[Scripts that build objects]
'''
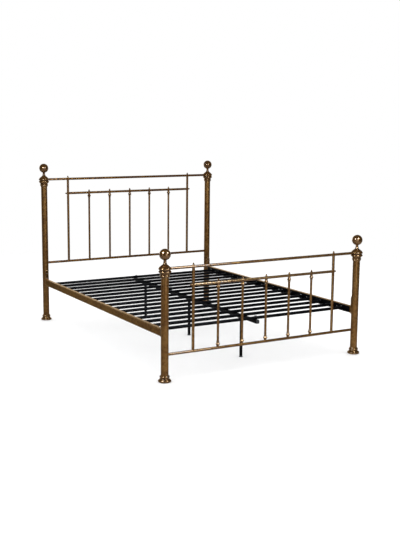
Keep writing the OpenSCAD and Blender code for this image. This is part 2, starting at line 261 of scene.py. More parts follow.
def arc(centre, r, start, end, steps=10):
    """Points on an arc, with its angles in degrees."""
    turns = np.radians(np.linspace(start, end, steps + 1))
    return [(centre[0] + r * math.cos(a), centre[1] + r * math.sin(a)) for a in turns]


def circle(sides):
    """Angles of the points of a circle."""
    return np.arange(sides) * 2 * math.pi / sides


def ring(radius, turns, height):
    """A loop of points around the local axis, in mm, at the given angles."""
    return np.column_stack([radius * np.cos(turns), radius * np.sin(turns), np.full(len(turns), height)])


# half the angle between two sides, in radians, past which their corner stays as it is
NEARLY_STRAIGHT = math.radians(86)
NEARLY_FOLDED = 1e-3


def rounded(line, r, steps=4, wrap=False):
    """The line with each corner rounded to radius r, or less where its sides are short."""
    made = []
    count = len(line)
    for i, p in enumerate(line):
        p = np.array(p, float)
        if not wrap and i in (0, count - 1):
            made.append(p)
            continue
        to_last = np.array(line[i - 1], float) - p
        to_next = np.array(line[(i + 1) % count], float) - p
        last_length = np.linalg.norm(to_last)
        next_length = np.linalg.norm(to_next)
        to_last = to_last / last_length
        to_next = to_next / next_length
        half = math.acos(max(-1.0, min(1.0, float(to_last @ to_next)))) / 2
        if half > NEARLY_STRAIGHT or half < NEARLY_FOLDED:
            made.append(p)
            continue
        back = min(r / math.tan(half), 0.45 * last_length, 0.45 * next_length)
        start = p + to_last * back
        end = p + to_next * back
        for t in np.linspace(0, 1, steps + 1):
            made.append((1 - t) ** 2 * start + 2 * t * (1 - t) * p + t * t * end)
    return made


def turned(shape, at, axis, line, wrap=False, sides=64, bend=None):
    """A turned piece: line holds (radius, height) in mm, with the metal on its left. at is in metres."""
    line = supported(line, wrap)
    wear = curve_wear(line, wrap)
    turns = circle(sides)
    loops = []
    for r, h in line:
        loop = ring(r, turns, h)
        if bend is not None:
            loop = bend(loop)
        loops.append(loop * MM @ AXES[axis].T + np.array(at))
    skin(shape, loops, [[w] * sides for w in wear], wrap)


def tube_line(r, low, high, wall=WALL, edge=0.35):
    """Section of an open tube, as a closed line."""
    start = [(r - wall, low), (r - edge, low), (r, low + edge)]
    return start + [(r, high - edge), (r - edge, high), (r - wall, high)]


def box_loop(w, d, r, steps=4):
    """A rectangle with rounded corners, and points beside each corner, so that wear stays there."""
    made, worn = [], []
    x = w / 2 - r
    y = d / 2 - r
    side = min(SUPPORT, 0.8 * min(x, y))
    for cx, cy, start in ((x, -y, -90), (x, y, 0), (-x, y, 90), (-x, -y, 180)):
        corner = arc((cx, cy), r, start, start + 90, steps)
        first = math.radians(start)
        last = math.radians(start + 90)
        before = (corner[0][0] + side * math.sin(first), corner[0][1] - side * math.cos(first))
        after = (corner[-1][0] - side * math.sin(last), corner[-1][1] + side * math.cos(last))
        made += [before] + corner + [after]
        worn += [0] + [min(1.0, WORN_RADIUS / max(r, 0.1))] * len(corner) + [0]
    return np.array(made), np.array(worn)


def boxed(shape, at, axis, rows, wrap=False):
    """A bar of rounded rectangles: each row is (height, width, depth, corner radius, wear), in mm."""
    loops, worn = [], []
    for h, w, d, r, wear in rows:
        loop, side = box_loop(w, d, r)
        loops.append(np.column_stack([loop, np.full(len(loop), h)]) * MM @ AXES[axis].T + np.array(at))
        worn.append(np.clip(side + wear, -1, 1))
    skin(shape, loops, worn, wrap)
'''
'''
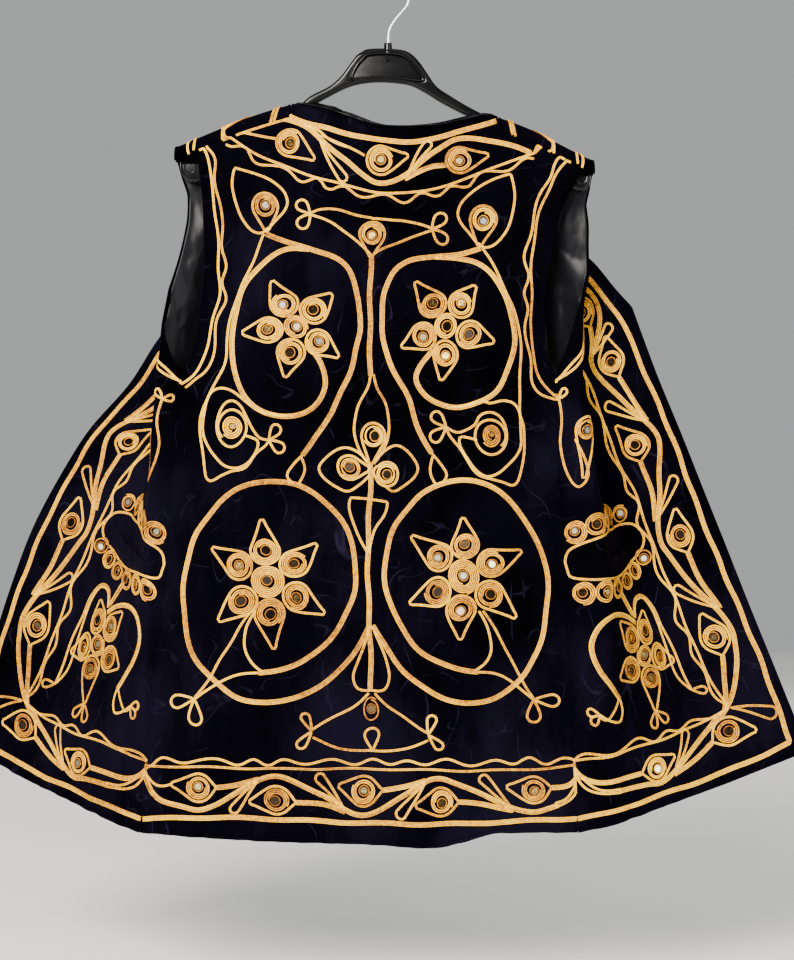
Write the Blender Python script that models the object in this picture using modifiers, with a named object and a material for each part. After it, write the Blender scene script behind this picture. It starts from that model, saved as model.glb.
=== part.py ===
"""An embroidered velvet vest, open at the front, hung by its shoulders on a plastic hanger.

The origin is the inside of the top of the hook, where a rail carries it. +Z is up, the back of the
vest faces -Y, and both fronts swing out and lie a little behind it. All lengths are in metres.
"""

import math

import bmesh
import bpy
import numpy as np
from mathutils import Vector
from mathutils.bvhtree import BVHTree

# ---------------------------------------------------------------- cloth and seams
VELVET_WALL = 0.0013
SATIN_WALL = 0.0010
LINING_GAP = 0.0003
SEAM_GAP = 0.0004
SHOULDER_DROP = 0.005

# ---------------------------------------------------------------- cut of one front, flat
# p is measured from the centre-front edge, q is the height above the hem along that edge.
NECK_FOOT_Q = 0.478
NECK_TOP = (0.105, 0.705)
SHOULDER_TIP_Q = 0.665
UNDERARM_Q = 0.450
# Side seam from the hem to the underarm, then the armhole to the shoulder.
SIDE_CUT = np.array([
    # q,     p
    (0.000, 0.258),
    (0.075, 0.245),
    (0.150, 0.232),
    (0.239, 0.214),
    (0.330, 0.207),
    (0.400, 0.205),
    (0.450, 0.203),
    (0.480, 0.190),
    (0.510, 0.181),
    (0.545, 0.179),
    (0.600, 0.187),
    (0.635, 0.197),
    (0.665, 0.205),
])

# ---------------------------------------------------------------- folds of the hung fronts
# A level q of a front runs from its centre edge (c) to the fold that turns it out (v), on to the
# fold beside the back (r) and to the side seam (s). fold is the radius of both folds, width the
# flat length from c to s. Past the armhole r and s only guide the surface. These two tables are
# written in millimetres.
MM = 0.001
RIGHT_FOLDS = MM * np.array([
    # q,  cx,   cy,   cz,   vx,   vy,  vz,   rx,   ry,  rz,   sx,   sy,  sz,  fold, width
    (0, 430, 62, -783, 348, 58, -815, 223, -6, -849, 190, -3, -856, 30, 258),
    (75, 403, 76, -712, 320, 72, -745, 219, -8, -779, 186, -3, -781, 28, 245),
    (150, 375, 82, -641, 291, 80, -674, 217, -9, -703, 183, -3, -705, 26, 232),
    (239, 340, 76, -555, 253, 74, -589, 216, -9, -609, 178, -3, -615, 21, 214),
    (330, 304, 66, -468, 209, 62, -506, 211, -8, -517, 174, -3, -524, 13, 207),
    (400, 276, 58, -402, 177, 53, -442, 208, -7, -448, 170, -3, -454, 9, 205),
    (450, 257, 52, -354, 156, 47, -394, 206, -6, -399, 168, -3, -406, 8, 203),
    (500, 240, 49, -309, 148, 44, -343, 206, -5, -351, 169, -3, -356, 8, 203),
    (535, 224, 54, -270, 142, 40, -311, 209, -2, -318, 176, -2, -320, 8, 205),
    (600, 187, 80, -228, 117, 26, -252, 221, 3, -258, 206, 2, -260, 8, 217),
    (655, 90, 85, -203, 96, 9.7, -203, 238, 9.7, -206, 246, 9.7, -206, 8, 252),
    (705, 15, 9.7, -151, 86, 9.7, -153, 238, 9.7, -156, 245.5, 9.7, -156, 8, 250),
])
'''
Return only the part of the records above that opens with the line containing "Write the Blender Python" and closes with the line containing "SHOULDER_DROP = 0.005", ends included.

Write the Blender Python script that models the object in this picture using modifiers, with a named object and a material for each part. After it, write the Blender scene script behind this picture. It starts from that model, saved as model.glb.
=== part.py ===
"""An embroidered velvet vest, open at the front, hung by its shoulders on a plastic hanger.

The origin is the inside of the top of the hook, where a rail carries it. +Z is up, the back of the
vest faces -Y, and both fronts swing out and lie a little behind it. All lengths are in metres.
"""

import math

import bmesh
import bpy
import numpy as np
from mathutils import Vector
from mathutils.bvhtree import BVHTree

# ---------------------------------------------------------------- cloth and seams
VELVET_WALL = 0.0013
SATIN_WALL = 0.0010
LINING_GAP = 0.0003
SEAM_GAP = 0.0004
SHOULDER_DROP = 0.005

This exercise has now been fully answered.